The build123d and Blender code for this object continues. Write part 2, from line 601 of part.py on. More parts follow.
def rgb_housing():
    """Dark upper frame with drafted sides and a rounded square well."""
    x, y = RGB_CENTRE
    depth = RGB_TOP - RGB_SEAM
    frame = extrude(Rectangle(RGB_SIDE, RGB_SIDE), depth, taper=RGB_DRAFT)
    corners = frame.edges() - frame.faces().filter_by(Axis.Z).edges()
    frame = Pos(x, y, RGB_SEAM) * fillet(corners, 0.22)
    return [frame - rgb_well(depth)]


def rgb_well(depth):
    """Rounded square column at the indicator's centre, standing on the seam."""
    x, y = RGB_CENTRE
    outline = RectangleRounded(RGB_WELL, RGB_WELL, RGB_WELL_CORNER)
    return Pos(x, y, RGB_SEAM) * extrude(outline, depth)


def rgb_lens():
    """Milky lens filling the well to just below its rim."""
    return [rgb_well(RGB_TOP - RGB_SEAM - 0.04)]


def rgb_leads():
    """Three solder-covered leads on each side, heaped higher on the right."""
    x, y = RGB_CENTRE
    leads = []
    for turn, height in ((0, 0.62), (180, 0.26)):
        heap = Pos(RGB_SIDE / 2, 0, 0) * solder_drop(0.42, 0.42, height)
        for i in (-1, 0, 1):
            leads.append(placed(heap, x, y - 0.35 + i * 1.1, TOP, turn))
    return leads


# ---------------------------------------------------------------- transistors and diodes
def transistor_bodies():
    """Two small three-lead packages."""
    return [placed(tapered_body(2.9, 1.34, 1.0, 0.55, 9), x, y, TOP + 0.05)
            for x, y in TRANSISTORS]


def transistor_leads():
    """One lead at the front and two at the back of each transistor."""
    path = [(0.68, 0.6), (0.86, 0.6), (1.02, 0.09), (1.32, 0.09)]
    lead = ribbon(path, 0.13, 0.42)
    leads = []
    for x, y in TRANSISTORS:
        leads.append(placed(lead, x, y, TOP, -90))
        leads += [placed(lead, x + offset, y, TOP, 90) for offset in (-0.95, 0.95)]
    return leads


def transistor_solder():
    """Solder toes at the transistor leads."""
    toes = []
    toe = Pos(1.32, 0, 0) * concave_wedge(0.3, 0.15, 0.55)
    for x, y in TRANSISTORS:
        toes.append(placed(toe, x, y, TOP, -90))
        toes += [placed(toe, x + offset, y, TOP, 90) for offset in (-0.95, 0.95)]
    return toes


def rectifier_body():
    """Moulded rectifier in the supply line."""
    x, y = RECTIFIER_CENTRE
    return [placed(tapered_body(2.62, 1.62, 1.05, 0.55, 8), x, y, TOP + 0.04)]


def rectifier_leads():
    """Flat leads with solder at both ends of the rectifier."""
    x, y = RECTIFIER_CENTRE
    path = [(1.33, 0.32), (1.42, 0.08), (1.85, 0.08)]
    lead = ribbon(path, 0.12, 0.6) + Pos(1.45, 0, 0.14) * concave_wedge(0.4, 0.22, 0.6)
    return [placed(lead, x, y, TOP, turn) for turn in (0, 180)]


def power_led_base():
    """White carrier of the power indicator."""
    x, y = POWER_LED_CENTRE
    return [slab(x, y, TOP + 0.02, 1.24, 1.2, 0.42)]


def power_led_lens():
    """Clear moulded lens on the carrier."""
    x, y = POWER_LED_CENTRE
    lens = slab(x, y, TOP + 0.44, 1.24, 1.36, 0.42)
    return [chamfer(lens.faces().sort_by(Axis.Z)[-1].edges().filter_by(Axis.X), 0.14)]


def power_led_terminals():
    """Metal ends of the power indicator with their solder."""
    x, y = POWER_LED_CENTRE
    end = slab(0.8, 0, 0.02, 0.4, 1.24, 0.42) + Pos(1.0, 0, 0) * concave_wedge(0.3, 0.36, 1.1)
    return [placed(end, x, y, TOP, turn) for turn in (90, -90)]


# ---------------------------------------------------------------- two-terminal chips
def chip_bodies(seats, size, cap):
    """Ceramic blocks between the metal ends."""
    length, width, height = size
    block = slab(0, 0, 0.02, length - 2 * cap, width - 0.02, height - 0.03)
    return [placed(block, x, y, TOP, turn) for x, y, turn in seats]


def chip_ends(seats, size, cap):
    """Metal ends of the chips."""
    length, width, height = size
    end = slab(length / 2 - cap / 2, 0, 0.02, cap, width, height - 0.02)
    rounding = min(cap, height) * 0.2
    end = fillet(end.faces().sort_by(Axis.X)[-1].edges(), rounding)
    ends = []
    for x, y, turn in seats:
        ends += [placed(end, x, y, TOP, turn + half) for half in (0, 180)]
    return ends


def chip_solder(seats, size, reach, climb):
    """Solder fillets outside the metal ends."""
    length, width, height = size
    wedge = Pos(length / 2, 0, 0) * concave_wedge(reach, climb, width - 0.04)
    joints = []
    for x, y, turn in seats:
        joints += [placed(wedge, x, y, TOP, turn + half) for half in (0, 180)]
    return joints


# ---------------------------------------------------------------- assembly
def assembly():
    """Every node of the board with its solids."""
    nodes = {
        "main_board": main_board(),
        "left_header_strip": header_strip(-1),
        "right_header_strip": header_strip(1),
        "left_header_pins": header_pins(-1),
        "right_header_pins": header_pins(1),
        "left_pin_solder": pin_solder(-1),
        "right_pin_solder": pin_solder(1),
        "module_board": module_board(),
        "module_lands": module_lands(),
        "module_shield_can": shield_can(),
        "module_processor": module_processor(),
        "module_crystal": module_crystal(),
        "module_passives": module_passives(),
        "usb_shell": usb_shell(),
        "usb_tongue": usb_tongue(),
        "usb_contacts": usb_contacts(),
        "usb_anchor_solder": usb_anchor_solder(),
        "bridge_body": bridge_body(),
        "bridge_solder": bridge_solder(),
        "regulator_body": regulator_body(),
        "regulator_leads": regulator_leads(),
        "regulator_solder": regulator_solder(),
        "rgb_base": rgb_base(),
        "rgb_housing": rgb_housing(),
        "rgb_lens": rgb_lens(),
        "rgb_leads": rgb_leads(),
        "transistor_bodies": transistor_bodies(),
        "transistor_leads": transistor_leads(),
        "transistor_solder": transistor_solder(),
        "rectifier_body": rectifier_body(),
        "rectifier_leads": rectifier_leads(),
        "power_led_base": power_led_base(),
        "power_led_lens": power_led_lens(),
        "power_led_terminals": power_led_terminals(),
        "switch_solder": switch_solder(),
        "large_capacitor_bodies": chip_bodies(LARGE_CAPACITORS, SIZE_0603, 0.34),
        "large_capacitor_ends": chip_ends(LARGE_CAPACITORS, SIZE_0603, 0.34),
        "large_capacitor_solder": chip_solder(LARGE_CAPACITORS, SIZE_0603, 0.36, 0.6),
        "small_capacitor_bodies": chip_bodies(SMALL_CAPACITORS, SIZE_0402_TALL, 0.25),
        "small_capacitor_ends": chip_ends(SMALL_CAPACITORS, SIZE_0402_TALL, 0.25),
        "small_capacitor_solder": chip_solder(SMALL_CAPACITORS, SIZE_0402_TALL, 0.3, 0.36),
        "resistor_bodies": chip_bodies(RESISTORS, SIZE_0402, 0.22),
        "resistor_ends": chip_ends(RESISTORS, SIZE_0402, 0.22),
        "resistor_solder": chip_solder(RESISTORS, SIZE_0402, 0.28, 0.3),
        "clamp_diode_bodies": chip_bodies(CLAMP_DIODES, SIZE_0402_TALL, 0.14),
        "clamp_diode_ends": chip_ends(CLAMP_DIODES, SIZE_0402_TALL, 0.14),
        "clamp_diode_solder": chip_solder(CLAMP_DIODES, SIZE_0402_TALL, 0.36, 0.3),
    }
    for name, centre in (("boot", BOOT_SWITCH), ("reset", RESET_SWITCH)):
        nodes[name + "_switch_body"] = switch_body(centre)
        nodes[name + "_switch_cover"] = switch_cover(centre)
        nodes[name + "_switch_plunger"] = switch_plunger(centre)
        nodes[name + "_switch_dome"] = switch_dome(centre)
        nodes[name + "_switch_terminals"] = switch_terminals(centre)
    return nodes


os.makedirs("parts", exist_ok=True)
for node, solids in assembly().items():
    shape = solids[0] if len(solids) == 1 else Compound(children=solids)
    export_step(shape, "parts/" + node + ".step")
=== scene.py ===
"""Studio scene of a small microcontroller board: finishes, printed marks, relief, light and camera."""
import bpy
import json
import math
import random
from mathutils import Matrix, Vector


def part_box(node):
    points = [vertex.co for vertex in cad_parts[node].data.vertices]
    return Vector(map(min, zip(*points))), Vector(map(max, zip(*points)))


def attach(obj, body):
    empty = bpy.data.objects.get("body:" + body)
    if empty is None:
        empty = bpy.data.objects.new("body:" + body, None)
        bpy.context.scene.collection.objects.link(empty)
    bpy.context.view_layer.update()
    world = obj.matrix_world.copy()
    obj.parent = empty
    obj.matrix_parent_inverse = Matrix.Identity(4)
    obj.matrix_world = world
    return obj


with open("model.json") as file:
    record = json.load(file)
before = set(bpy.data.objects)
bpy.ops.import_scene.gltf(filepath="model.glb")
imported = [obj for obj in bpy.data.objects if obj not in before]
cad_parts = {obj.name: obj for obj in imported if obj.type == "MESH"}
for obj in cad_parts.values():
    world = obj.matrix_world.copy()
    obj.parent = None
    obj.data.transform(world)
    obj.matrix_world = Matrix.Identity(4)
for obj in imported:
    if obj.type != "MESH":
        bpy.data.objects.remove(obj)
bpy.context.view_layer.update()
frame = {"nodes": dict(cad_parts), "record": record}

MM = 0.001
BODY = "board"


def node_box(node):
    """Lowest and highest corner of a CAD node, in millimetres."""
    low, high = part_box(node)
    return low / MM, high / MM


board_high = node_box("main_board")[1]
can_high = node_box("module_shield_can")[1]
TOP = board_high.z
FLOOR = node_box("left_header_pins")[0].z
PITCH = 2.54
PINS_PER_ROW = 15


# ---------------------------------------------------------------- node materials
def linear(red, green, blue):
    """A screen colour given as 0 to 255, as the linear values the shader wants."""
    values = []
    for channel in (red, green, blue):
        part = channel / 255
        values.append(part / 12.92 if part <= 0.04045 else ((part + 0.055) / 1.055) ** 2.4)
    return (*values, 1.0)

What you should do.
Starting at the line that contains "return nodes" and ending at the line that contains "imported = [obj", retype each line exactly; omit everything outside that range.

Result below.
    return nodes


os.makedirs("parts", exist_ok=True)
for node, solids in assembly().items():
    shape = solids[0] if len(solids) == 1 else Compound(children=solids)
    export_step(shape, "parts/" + node + ".step")
=== scene.py ===
"""Studio scene of a small microcontroller board: finishes, printed marks, relief, light and camera."""
import bpy
import json
import math
import random
from mathutils import Matrix, Vector


def part_box(node):
    points = [vertex.co for vertex in cad_parts[node].data.vertices]
    return Vector(map(min, zip(*points))), Vector(map(max, zip(*points)))


def attach(obj, body):
    empty = bpy.data.objects.get("body:" + body)
    if empty is None:
        empty = bpy.data.objects.new("body:" + body, None)
        bpy.context.scene.collection.objects.link(empty)
    bpy.context.view_layer.update()
    world = obj.matrix_world.copy()
    obj.parent = empty
    obj.matrix_parent_inverse = Matrix.Identity(4)
    obj.matrix_world = world
    return obj


with open("model.json") as file:
    record = json.load(file)
before = set(bpy.data.objects)
bpy.ops.import_scene.gltf(filepath="model.glb")
imported = [obj for obj in bpy.data.objects if obj not in before]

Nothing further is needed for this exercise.